[What you are asked to do] Exactly the lines from the line with "triangle = triangle_marks()" to the line with "imported = [obj" should be extracted, both included, with no other lines.

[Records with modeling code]

:::::

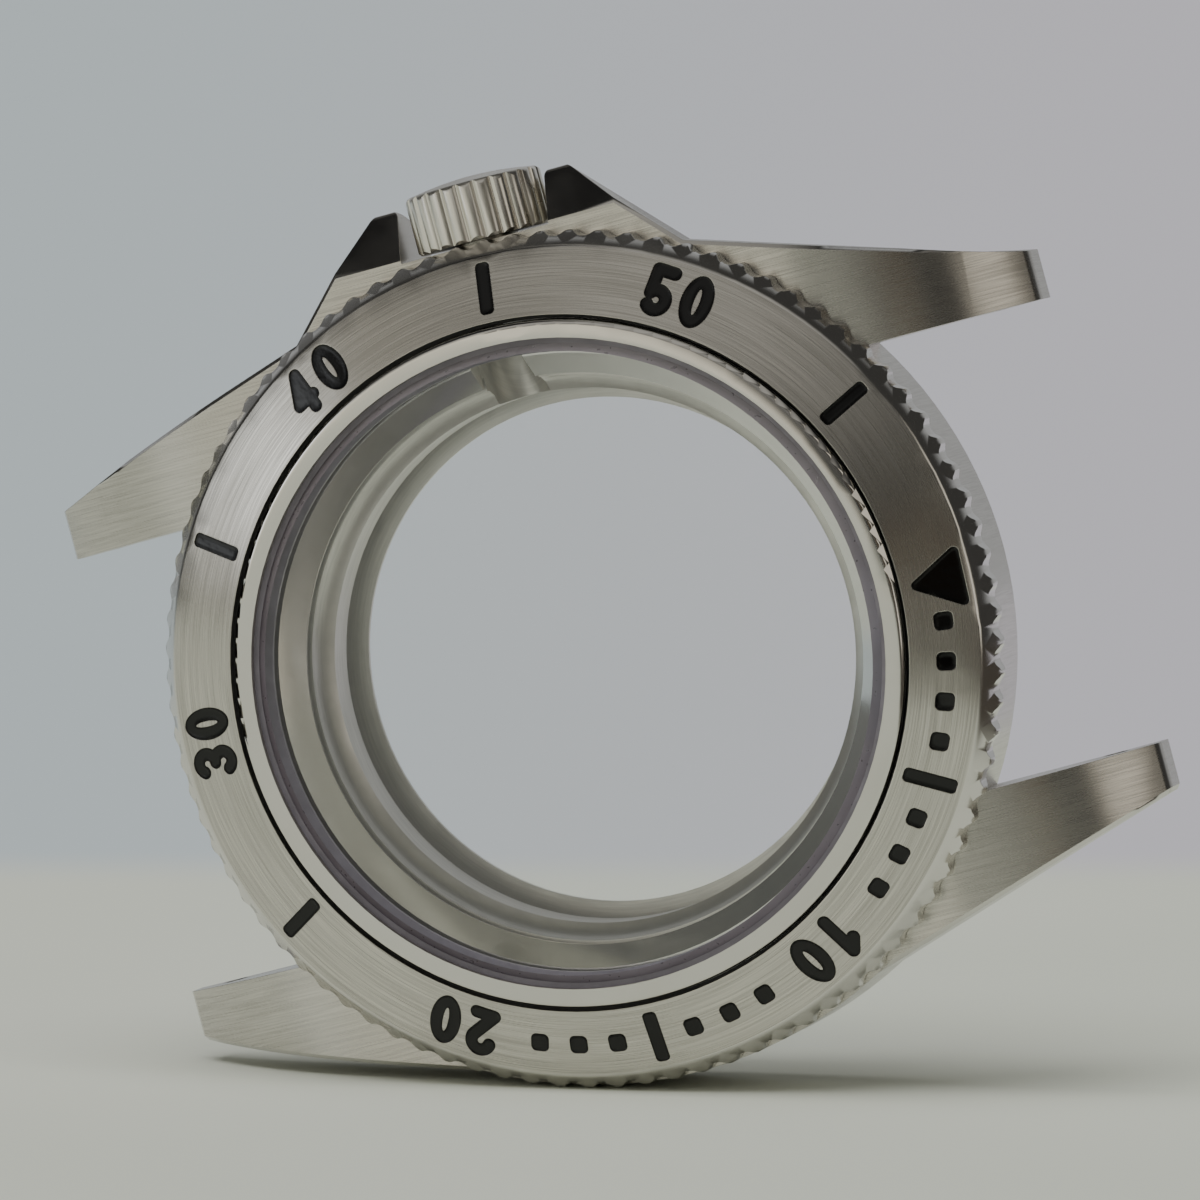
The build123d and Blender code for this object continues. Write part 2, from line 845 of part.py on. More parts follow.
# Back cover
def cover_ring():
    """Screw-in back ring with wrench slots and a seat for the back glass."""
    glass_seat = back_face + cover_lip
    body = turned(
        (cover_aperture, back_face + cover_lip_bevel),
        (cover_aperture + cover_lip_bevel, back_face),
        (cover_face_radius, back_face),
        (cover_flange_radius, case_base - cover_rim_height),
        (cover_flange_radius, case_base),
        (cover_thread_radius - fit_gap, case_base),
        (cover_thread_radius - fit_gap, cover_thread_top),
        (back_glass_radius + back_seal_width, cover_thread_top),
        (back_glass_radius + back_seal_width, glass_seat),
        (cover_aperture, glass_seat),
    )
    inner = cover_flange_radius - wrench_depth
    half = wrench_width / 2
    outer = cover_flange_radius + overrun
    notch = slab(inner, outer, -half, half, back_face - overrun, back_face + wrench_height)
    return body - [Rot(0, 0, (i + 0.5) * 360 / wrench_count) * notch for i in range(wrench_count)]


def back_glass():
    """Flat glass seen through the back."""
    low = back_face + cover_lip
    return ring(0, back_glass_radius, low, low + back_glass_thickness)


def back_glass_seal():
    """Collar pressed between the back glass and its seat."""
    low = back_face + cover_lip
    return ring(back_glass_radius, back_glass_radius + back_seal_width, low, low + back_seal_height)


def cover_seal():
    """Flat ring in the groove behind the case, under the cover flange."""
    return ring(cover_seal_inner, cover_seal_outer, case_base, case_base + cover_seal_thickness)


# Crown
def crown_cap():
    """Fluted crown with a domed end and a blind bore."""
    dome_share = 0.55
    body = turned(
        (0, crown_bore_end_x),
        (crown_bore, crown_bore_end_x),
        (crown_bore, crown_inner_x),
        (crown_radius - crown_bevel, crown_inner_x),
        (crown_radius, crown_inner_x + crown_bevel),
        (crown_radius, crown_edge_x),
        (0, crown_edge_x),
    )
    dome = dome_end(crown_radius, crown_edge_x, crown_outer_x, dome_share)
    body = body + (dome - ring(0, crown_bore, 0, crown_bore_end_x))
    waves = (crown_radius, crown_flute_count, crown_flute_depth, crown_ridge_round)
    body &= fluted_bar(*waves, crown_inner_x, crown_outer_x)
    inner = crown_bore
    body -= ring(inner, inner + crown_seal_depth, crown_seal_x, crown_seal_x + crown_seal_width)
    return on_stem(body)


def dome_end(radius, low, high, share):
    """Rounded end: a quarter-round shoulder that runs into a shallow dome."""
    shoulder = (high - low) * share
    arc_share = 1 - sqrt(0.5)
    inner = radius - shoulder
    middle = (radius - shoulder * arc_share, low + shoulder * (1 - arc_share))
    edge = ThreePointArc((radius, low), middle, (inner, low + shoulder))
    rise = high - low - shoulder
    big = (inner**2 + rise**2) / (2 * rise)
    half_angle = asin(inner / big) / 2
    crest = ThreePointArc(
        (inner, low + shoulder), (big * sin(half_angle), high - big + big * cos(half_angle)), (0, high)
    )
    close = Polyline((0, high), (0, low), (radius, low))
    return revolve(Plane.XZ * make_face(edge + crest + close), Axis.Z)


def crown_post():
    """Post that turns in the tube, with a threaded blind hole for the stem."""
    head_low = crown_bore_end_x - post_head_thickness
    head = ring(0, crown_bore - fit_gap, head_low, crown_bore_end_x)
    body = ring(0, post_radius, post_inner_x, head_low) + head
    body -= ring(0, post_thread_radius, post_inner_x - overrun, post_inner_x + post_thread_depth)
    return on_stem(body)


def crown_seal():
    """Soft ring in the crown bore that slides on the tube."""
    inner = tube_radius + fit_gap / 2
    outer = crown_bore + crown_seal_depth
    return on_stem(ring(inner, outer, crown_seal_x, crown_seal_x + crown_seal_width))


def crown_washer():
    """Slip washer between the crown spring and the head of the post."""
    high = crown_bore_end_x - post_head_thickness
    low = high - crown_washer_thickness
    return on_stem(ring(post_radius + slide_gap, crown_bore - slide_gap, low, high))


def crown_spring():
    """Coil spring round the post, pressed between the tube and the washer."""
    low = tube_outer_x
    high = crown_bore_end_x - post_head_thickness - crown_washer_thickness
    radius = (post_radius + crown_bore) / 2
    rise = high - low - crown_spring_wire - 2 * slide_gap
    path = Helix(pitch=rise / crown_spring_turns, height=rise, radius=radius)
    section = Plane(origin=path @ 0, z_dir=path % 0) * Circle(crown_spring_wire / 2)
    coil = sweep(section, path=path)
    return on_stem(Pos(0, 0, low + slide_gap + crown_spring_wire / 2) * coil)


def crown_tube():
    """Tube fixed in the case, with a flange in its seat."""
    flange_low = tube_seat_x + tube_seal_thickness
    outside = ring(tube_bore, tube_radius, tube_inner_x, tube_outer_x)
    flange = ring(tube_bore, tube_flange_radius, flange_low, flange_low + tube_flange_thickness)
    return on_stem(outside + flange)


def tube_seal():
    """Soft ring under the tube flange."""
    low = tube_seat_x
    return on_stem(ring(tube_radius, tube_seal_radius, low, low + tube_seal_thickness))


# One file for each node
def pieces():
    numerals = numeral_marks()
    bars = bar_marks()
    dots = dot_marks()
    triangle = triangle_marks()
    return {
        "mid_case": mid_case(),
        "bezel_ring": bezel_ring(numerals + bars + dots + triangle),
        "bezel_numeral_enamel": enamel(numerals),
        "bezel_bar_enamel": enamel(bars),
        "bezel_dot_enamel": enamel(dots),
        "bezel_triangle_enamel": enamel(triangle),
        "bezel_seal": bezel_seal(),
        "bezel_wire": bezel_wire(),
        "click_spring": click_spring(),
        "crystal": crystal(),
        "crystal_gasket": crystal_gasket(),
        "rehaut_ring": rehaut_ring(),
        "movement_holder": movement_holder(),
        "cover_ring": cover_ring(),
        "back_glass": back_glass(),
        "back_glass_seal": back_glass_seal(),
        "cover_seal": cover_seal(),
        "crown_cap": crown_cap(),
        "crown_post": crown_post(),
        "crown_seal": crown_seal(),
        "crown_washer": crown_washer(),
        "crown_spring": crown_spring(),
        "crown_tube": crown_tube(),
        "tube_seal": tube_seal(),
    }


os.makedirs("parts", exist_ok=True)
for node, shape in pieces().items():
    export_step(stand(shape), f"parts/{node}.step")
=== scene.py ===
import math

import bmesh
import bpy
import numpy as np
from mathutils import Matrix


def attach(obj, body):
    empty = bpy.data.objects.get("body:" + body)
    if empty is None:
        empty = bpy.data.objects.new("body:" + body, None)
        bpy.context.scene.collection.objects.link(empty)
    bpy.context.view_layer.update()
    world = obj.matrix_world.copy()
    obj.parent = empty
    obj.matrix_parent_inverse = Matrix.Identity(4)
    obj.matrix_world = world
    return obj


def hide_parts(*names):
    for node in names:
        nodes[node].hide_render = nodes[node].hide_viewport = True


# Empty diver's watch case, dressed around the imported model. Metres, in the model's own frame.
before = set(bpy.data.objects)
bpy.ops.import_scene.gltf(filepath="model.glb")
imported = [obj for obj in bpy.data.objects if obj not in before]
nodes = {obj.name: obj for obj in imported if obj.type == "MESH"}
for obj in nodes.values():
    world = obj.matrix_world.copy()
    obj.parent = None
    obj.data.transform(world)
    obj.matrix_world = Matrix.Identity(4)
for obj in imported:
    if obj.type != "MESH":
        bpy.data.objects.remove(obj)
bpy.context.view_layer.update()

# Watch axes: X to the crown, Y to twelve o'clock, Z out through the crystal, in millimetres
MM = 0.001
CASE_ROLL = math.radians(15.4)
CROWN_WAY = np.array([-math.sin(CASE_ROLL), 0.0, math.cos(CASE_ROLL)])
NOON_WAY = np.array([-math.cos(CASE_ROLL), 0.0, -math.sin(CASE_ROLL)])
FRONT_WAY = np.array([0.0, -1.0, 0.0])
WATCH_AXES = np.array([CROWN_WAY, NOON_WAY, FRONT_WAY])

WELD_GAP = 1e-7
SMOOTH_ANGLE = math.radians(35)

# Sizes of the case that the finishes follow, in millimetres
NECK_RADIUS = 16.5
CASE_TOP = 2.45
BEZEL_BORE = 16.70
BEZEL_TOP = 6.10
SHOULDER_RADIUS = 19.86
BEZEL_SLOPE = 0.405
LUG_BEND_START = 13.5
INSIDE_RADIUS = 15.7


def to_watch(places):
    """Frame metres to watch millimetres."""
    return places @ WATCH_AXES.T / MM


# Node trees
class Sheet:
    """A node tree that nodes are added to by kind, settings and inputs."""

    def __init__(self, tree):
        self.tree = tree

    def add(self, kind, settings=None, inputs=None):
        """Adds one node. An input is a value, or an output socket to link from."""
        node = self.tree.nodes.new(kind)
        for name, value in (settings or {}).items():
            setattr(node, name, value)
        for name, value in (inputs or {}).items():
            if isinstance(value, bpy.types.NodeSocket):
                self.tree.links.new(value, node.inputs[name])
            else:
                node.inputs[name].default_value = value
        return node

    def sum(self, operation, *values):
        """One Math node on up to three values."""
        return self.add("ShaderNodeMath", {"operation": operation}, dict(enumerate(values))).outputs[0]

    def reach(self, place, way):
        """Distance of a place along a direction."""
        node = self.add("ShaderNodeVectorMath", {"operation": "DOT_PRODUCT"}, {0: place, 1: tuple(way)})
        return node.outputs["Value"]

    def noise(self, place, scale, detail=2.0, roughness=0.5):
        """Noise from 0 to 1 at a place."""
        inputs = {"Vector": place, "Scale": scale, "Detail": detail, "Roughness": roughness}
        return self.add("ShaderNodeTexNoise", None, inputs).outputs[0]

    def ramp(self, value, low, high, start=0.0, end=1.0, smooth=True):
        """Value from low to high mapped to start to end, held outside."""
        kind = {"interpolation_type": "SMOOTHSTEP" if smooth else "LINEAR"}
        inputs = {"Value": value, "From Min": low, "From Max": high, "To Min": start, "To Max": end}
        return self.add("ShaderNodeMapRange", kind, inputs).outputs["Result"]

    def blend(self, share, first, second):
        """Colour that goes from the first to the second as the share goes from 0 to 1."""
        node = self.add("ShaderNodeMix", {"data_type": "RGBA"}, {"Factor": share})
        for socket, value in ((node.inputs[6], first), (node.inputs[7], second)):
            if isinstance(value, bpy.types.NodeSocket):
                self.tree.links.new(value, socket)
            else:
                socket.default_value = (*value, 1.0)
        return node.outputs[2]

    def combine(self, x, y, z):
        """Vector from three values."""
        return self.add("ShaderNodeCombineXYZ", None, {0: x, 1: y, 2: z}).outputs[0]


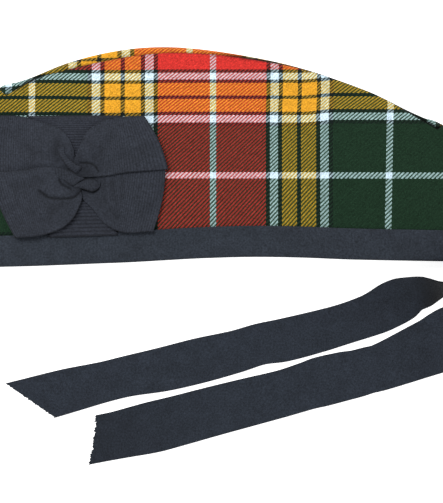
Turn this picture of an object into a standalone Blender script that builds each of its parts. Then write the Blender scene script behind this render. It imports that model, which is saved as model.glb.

:::::

[Completed exercise]
    triangle = triangle_marks()
    return {
        "mid_case": mid_case(),
        "bezel_ring": bezel_ring(numerals + bars + dots + triangle),
        "bezel_numeral_enamel": enamel(numerals),
        "bezel_bar_enamel": enamel(bars),
        "bezel_dot_enamel": enamel(dots),
        "bezel_triangle_enamel": enamel(triangle),
        "bezel_seal": bezel_seal(),
        "bezel_wire": bezel_wire(),
        "click_spring": click_spring(),
        "crystal": crystal(),
        "crystal_gasket": crystal_gasket(),
        "rehaut_ring": rehaut_ring(),
        "movement_holder": movement_holder(),
        "cover_ring": cover_ring(),
        "back_glass": back_glass(),
        "back_glass_seal": back_glass_seal(),
        "cover_seal": cover_seal(),
        "crown_cap": crown_cap(),
        "crown_post": crown_post(),
        "crown_seal": crown_seal(),
        "crown_washer": crown_washer(),
        "crown_spring": crown_spring(),
        "crown_tube": crown_tube(),
        "tube_seal": tube_seal(),
    }


os.makedirs("parts", exist_ok=True)
for node, shape in pieces().items():
    export_step(stand(shape), f"parts/{node}.step")
=== scene.py ===
import math

import bmesh
import bpy
import numpy as np
from mathutils import Matrix


def attach(obj, body):
    empty = bpy.data.objects.get("body:" + body)
    if empty is None:
        empty = bpy.data.objects.new("body:" + body, None)
        bpy.context.scene.collection.objects.link(empty)
    bpy.context.view_layer.update()
    world = obj.matrix_world.copy()
    obj.parent = empty
    obj.matrix_parent_inverse = Matrix.Identity(4)
    obj.matrix_world = world
    return obj


def hide_parts(*names):
    for node in names:
        nodes[node].hide_render = nodes[node].hide_viewport = True


# Empty diver's watch case, dressed around the imported model. Metres, in the model's own frame.
before = set(bpy.data.objects)
bpy.ops.import_scene.gltf(filepath="model.glb")
imported = [obj for obj in bpy.data.objects if obj not in before]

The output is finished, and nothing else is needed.